| What is being asked |
Output the material below in its entirety, exactly as given.

---

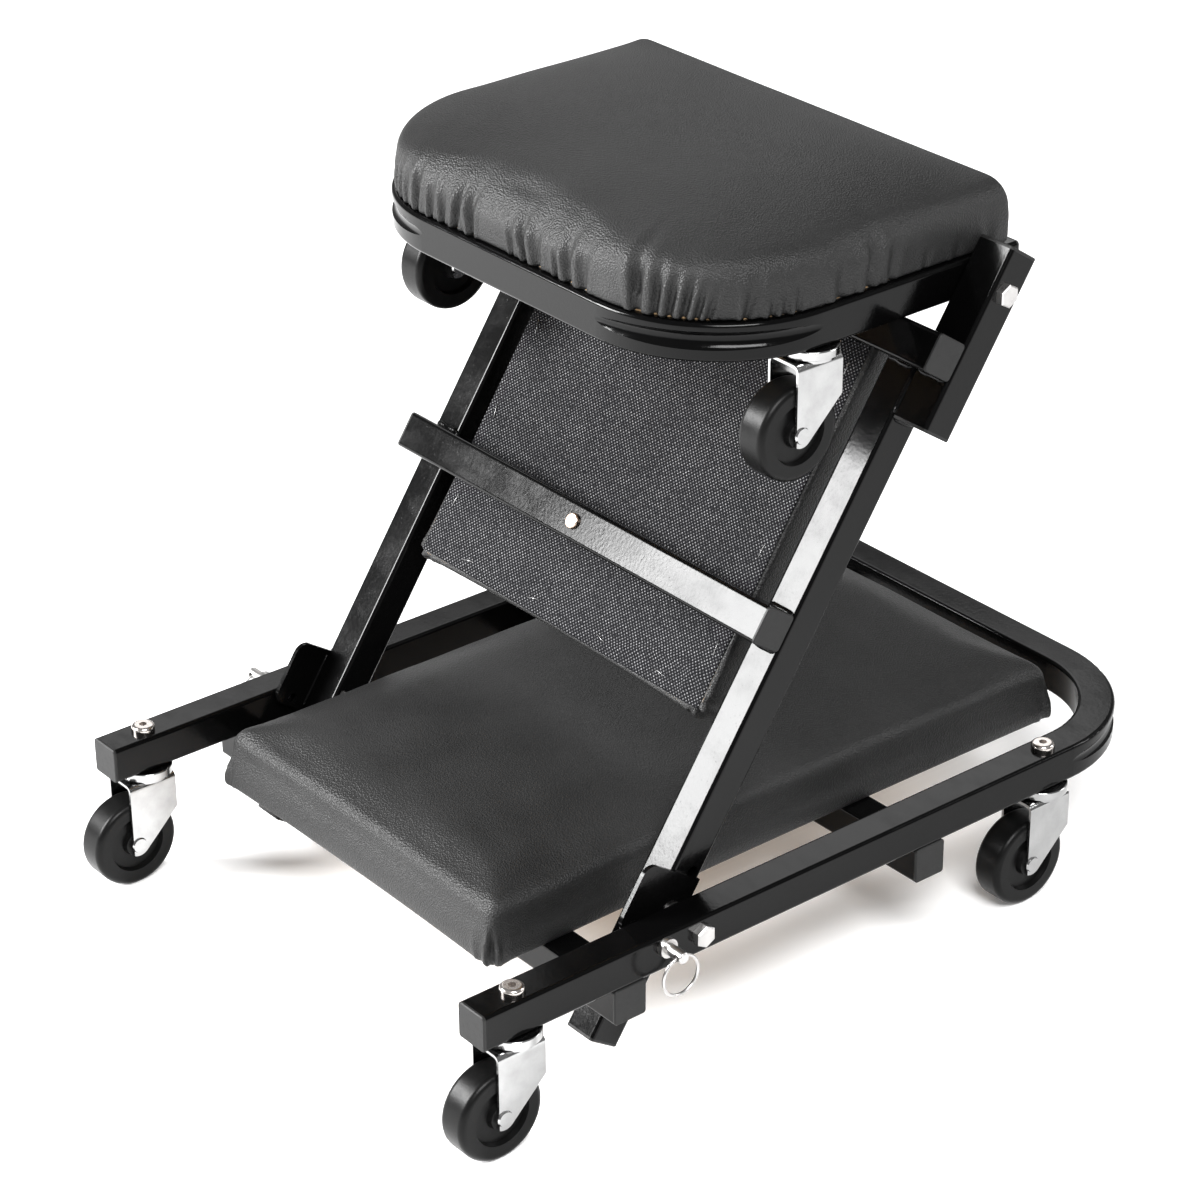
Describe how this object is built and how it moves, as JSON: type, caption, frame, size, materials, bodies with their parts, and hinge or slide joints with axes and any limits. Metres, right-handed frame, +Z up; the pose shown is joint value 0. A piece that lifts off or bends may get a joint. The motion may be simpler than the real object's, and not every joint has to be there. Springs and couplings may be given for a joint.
{
  "type": "rolling mechanic seat",
  "caption": "low workshop seat on casters: a padded stool top held over a padded base by a hinged leg frame, which unfolds flat into a creeper board once two spring pins are pulled",
  "frame": {"origin": "on the floor, under the middle of the part's overall box", "axes": "+X from the open end of the base to its closed, rounded end; +Z up; the right side is -Y; the rest pose is the seat"},
  "size_m": [0.6188, 0.4712, 0.5325],
  "materials": {
    "frame_paint": "glossy black powder coat",
    "cap_plastic": "dark grey moulded caps",
    "board_wood": "plywood",
    "pad_vinyl": "black grained vinyl over foam",
    "dust_cloth": "black and grey woven cloth",
    "screw_steel": "copper-toned plated screws",
    "bolt_nickel": "nickel plate",
    "bolt_zinc": "bright zinc plate",
    "caster_zinc": "bright zinc-plated pressed steel",
    "wheel_plastic": "black moulded wheel"
  },
  "bodies": {
    "base": {"base_frame": "frame_paint", "front_cross_tube": "frame_paint", "rear_cross_tube": "frame_paint", "base_end_caps": "cap_plastic", "lower_pad_board": "board_wood", "lower_pad": "pad_vinyl", "lower_pad_screws": "screw_steel", "base_caster_bolts": "bolt_nickel", "base_swivel_cups": "caster_zinc", "base_swivel_balls": "caster_zinc", "pivot_bolts": "bolt_zinc", "pivot_nuts_and_spacers": "bolt_zinc", "pin_bosses": "bolt_zinc", "lock_spring_right": "bolt_zinc", "lock_spring_left": "bolt_zinc"},
    "middle": {"leg_rail_right": "frame_paint", "leg_rail_left": "frame_paint", "leg_cross_bar": "frame_paint", "leg_top_tube": "frame_paint", "leg_end_caps": "cap_plastic", "hinge_bracket_right": "frame_paint", "hinge_bracket_left": "frame_paint", "lock_plate_right": "frame_paint", "lock_plate_left": "frame_paint", "middle_pad_board": "board_wood", "middle_pad": "pad_vinyl", "middle_pad_cover": "dust_cloth", "middle_pad_screws": "screw_steel", "hinge_bolts": "bolt_zinc", "hinge_nuts": "bolt_zinc"},
    "seat": {"seat_frame": "frame_paint", "seat_end_caps": "cap_plastic", "seat_board": "board_wood", "seat_cushion": "pad_vinyl", "seat_screws": "screw_steel", "seat_caster_bolts": "bolt_nickel", "seat_swivel_cups": "caster_zinc", "seat_swivel_balls": "caster_zinc"},
    "pin_right": {"lock_pin_right": "bolt_zinc"},
    "ring_right": {"pin_ring_right": "bolt_zinc"},
    "pin_left": {"lock_pin_left": "bolt_zinc"},
    "ring_left": {"pin_ring_left": "bolt_zinc"},
    "fork_body_front_right": {"fork_front_right": "caster_zinc", "axle_front_right": "caster_zinc"},
    "wheel_body_front_right": {"wheel_front_right": "wheel_plastic"},
    "fork_body_front_left": {"fork_front_left": "caster_zinc", "axle_front_left": "caster_zinc"},
    "wheel_body_front_left": {"wheel_front_left": "wheel_plastic"},
    "fork_body_rear_right": {"fork_rear_right": "caster_zinc", "axle_rear_right": "caster_zinc"},
    "wheel_body_rear_right": {"wheel_rear_right": "wheel_plastic"},
    "fork_body_rear_left": {"fork_rear_left": "caster_zinc", "axle_rear_left": "caster_zinc"},
    "wheel_body_rear_left": {"wheel_rear_left": "wheel_plastic"},
    "fork_body_seat_right": {"fork_seat_right": "caster_zinc", "axle_seat_right": "caster_zinc"},
    "wheel_body_seat_right": {"wheel_seat_right": "wheel_plastic"},
    "fork_body_seat_left": {"fork_seat_left": "caster_zinc", "axle_seat_left": "caster_zinc"},
    "wheel_body_seat_left": {"wheel_seat_left": "wheel_plastic"}
  },
  "joints": [
    {"name": "middle_fold", "type": "hinge", "parent": "base", "child": "middle", "pos_m": [-0.12003, 0, 0.0995], "axis": [0, -1, 0], "range_deg": [0, 123.85]},
    {"name": "seat_fold", "type": "hinge", "parent": "middle", "child": "seat", "pos_m": [0.12303, 0, 0.46521], "axis": [0, 1, 0], "range_deg": [0, 123.7]},
    {"name": "pin_right_pull", "type": "slide", "parent": "base", "child": "pin_right", "axis": [0, -1, 0], "range_m": [-0.008, 0.004], "stiffness_N_per_m": 400, "springref_m": -0.014, "deforming": ["lock_spring_right"]},
    {"name": "ring_right_swing", "type": "hinge", "parent": "pin_right", "child": "ring_right", "pos_m": [-0.14933, -0.2317, 0.1027], "axis": [-1, 0, 0], "range_deg": [-20, 90]},
    {"name": "pin_left_pull", "type": "slide", "parent": "base", "child": "pin_left", "axis": [0, 1, 0], "range_m": [-0.008, 0.004], "stiffness_N_per_m": 400, "springref_m": -0.014, "deforming": ["lock_spring_left"]},
    {"name": "ring_left_swing", "type": "hinge", "parent": "pin_left", "child": "ring_left", "pos_m": [-0.14933, 0.2317, 0.1027], "axis": [1, 0, 0], "range_deg": [-20, 90]},
    {"name": "swivel_front_right", "type": "hinge", "parent": "base", "child": "fork_body_front_right", "pos_m": [-0.25982, -0.2043, 0.0853], "axis": [0, 0, 1], "continuous": true},
    {"name": "spin_front_right", "type": "hinge", "parent": "fork_body_front_right", "child": "wheel_body_front_right", "pos_m": [-0.27763, -0.2043, 0.03175], "axis": [0, 1, 0], "continuous": true},
    {"name": "swivel_front_left", "type": "hinge", "parent": "base", "child": "fork_body_front_left", "pos_m": [-0.25982, 0.2043, 0.0853], "axis": [0, 0, 1], "continuous": true},
    {"name": "spin_front_left", "type": "hinge", "parent": "fork_body_front_left", "child": "wheel_body_front_left", "pos_m": [-0.27763, 0.2043, 0.03175], "axis": [0, 1, 0], "continuous": true},
    {"name": "swivel_rear_right", "type": "hinge", "parent": "base", "child": "fork_body_rear_right", "pos_m": [0.19357, -0.2043, 0.0853], "axis": [0, 0, 1], "continuous": true},
    {"name": "spin_rear_right", "type": "hinge", "parent": "fork_body_rear_right", "child": "wheel_body_rear_right", "pos_m": [0.17577, -0.2043, 0.03175], "axis": [0, 1, 0], "continuous": true},
    {"name": "swivel_rear_left", "type": "hinge", "parent": "base", "child": "fork_body_rear_left", "pos_m": [0.19357, 0.2043, 0.0853], "axis": [0, 0, 1], "continuous": true},
    {"name": "spin_rear_left", "type": "hinge", "parent": "fork_body_rear_left", "child": "wheel_body_rear_left", "pos_m": [0.17577, 0.2043, 0.03175], "axis": [0, 1, 0], "continuous": true},
    {"name": "swivel_seat_right", "type": "hinge", "parent": "seat", "child": "fork_body_seat_right", "pos_m": [0.00203, -0.1724, 0.45401], "axis": [0, 0, 1], "continuous": true},
    {"name": "spin_seat_right", "type": "hinge", "parent": "fork_body_seat_right", "child": "wheel_body_seat_right", "pos_m": [-0.01577, -0.1724, 0.40046], "axis": [0, 1, 0], "continuous": true},
    {"name": "swivel_seat_left", "type": "hinge", "parent": "seat", "child": "fork_body_seat_left", "pos_m": [0.00203, 0.1724, 0.45401], "axis": [0, 0, 1], "continuous": true},
    {"name": "spin_seat_left", "type": "hinge", "parent": "fork_body_seat_left", "child": "wheel_body_seat_left", "pos_m": [-0.01577, 0.1724, 0.40046], "axis": [0, 1, 0], "continuous": true}
  ]
}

---

| Finished exercise |
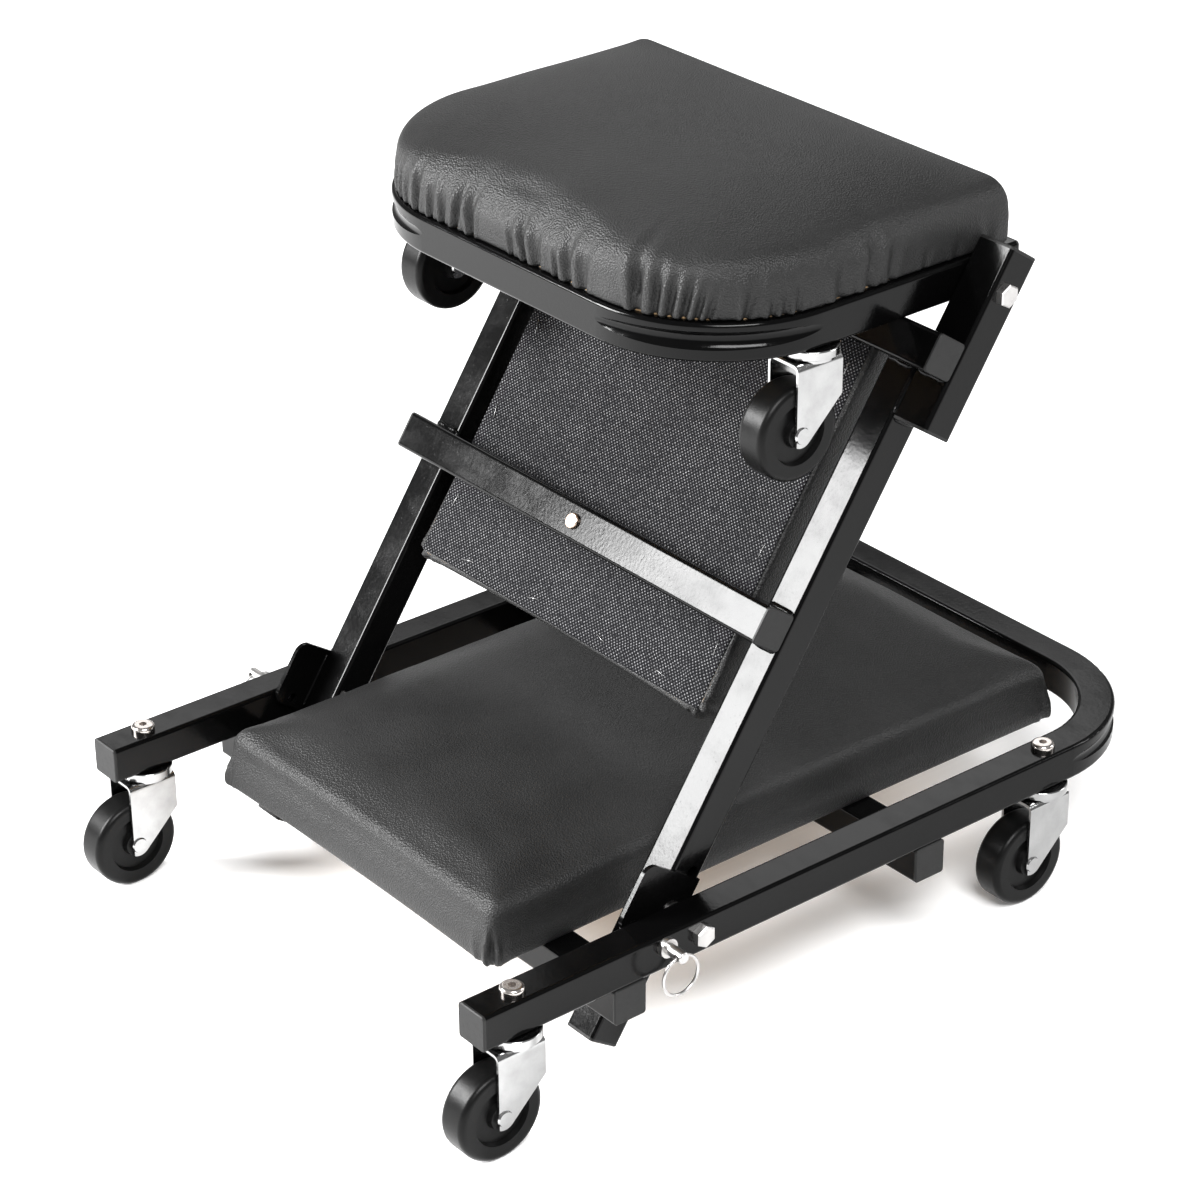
Describe how this object is built and how it moves, as JSON: type, caption, frame, size, materials, bodies with their parts, and hinge or slide joints with axes and any limits. Metres, right-handed frame, +Z up; the pose shown is joint value 0. A piece that lifts off or bends may get a joint. The motion may be simpler than the real object's, and not every joint has to be there. Springs and couplings may be given for a joint.
{
  "type": "rolling mechanic seat",
  "caption": "low workshop seat on casters: a padded stool top held over a padded base by a hinged leg frame, which unfolds flat into a creeper board once two spring pins are pulled",
  "frame": {"origin": "on the floor, under the middle of the part's overall box", "axes": "+X from the open end of the base to its closed, rounded end; +Z up; the right side is -Y; the rest pose is the seat"},
  "size_m": [0.6188, 0.4712, 0.5325],
  "materials": {
    "frame_paint": "glossy black powder coat",
    "cap_plastic": "dark grey moulded caps",
    "board_wood": "plywood",
    "pad_vinyl": "black grained vinyl over foam",
    "dust_cloth": "black and grey woven cloth",
    "screw_steel": "copper-toned plated screws",
    "bolt_nickel": "nickel plate",
    "bolt_zinc": "bright zinc plate",
    "caster_zinc": "bright zinc-plated pressed steel",
    "wheel_plastic": "black moulded wheel"
  },
  "bodies": {
    "base": {"base_frame": "frame_paint", "front_cross_tube": "frame_paint", "rear_cross_tube": "frame_paint", "base_end_caps": "cap_plastic", "lower_pad_board": "board_wood", "lower_pad": "pad_vinyl", "lower_pad_screws": "screw_steel", "base_caster_bolts": "bolt_nickel", "base_swivel_cups": "caster_zinc", "base_swivel_balls": "caster_zinc", "pivot_bolts": "bolt_zinc", "pivot_nuts_and_spacers": "bolt_zinc", "pin_bosses": "bolt_zinc", "lock_spring_right": "bolt_zinc", "lock_spring_left": "bolt_zinc"},
    "middle": {"leg_rail_right": "frame_paint", "leg_rail_left": "frame_paint", "leg_cross_bar": "frame_paint", "leg_top_tube": "frame_paint", "leg_end_caps": "cap_plastic", "hinge_bracket_right": "frame_paint", "hinge_bracket_left": "frame_paint", "lock_plate_right": "frame_paint", "lock_plate_left": "frame_paint", "middle_pad_board": "board_wood", "middle_pad": "pad_vinyl", "middle_pad_cover": "dust_cloth", "middle_pad_screws": "screw_steel", "hinge_bolts": "bolt_zinc", "hinge_nuts": "bolt_zinc"},
    "seat": {"seat_frame": "frame_paint", "seat_end_caps": "cap_plastic", "seat_board": "board_wood", "seat_cushion": "pad_vinyl", "seat_screws": "screw_steel", "seat_caster_bolts": "bolt_nickel", "seat_swivel_cups": "caster_zinc", "seat_swivel_balls": "caster_zinc"},
    "pin_right": {"lock_pin_right": "bolt_zinc"},
    "ring_right": {"pin_ring_right": "bolt_zinc"},
    "pin_left": {"lock_pin_left": "bolt_zinc"},
    "ring_left": {"pin_ring_left": "bolt_zinc"},
    "fork_body_front_right": {"fork_front_right": "caster_zinc", "axle_front_right": "caster_zinc"},
    "wheel_body_front_right": {"wheel_front_right": "wheel_plastic"},
    "fork_body_front_left": {"fork_front_left": "caster_zinc", "axle_front_left": "caster_zinc"},
    "wheel_body_front_left": {"wheel_front_left": "wheel_plastic"},
    "fork_body_rear_right": {"fork_rear_right": "caster_zinc", "axle_rear_right": "caster_zinc"},
    "wheel_body_rear_right": {"wheel_rear_right": "wheel_plastic"},
    "fork_body_rear_left": {"fork_rear_left": "caster_zinc", "axle_rear_left": "caster_zinc"},
    "wheel_body_rear_left": {"wheel_rear_left": "wheel_plastic"},
    "fork_body_seat_right": {"fork_seat_right": "caster_zinc", "axle_seat_right": "caster_zinc"},
    "wheel_body_seat_right": {"wheel_seat_right": "wheel_plastic"},
    "fork_body_seat_left": {"fork_seat_left": "caster_zinc", "axle_seat_left": "caster_zinc"},
    "wheel_body_seat_left": {"wheel_seat_left": "wheel_plastic"}
  },
  "joints": [
    {"name": "middle_fold", "type": "hinge", "parent": "base", "child": "middle", "pos_m": [-0.12003, 0, 0.0995], "axis": [0, -1, 0], "range_deg": [0, 123.85]},
    {"name": "seat_fold", "type": "hinge", "parent": "middle", "child": "seat", "pos_m": [0.12303, 0, 0.46521], "axis": [0, 1, 0], "range_deg": [0, 123.7]},
    {"name": "pin_right_pull", "type": "slide", "parent": "base", "child": "pin_right", "axis": [0, -1, 0], "range_m": [-0.008, 0.004], "stiffness_N_per_m": 400, "springref_m": -0.014, "deforming": ["lock_spring_right"]},
    {"name": "ring_right_swing", "type": "hinge", "parent": "pin_right", "child": "ring_right", "pos_m": [-0.14933, -0.2317, 0.1027], "axis": [-1, 0, 0], "range_deg": [-20, 90]},
    {"name": "pin_left_pull", "type": "slide", "parent": "base", "child": "pin_left", "axis": [0, 1, 0], "range_m": [-0.008, 0.004], "stiffness_N_per_m": 400, "springref_m": -0.014, "deforming": ["lock_spring_left"]},
    {"name": "ring_left_swing", "type": "hinge", "parent": "pin_left", "child": "ring_left", "pos_m": [-0.14933, 0.2317, 0.1027], "axis": [1, 0, 0], "range_deg": [-20, 90]},
    {"name": "swivel_front_right", "type": "hinge", "parent": "base", "child": "fork_body_front_right", "pos_m": [-0.25982, -0.2043, 0.0853], "axis": [0, 0, 1], "continuous": true},
    {"name": "spin_front_right", "type": "hinge", "parent": "fork_body_front_right", "child": "wheel_body_front_right", "pos_m": [-0.27763, -0.2043, 0.03175], "axis": [0, 1, 0], "continuous": true},
    {"name": "swivel_front_left", "type": "hinge", "parent": "base", "child": "fork_body_front_left", "pos_m": [-0.25982, 0.2043, 0.0853], "axis": [0, 0, 1], "continuous": true},
    {"name": "spin_front_left", "type": "hinge", "parent": "fork_body_front_left", "child": "wheel_body_front_left", "pos_m": [-0.27763, 0.2043, 0.03175], "axis": [0, 1, 0], "continuous": true},
    {"name": "swivel_rear_right", "type": "hinge", "parent": "base", "child": "fork_body_rear_right", "pos_m": [0.19357, -0.2043, 0.0853], "axis": [0, 0, 1], "continuous": true},
    {"name": "spin_rear_right", "type": "hinge", "parent": "fork_body_rear_right", "child": "wheel_body_rear_right", "pos_m": [0.17577, -0.2043, 0.03175], "axis": [0, 1, 0], "continuous": true},
    {"name": "swivel_rear_left", "type": "hinge", "parent": "base", "child": "fork_body_rear_left", "pos_m": [0.19357, 0.2043, 0.0853], "axis": [0, 0, 1], "continuous": true},
    {"name": "spin_rear_left", "type": "hinge", "parent": "fork_body_rear_left", "child": "wheel_body_rear_left", "pos_m": [0.17577, 0.2043, 0.03175], "axis": [0, 1, 0], "continuous": true},
    {"name": "swivel_seat_right", "type": "hinge", "parent": "seat", "child": "fork_body_seat_right", "pos_m": [0.00203, -0.1724, 0.45401], "axis": [0, 0, 1], "continuous": true},
    {"name": "spin_seat_right", "type": "hinge", "parent": "fork_body_seat_right", "child": "wheel_body_seat_right", "pos_m": [-0.01577, -0.1724, 0.40046], "axis": [0, 1, 0], "continuous": true},
    {"name": "swivel_seat_left", "type": "hinge", "parent": "seat", "child": "fork_body_seat_left", "pos_m": [0.00203, 0.1724, 0.45401], "axis": [0, 0, 1], "continuous": true},
    {"name": "spin_seat_left", "type": "hinge", "parent": "fork_body_seat_left", "child": "wheel_body_seat_left", "pos_m": [-0.01577, 0.1724, 0.40046], "axis": [0, 1, 0], "continuous": true}
  ]
}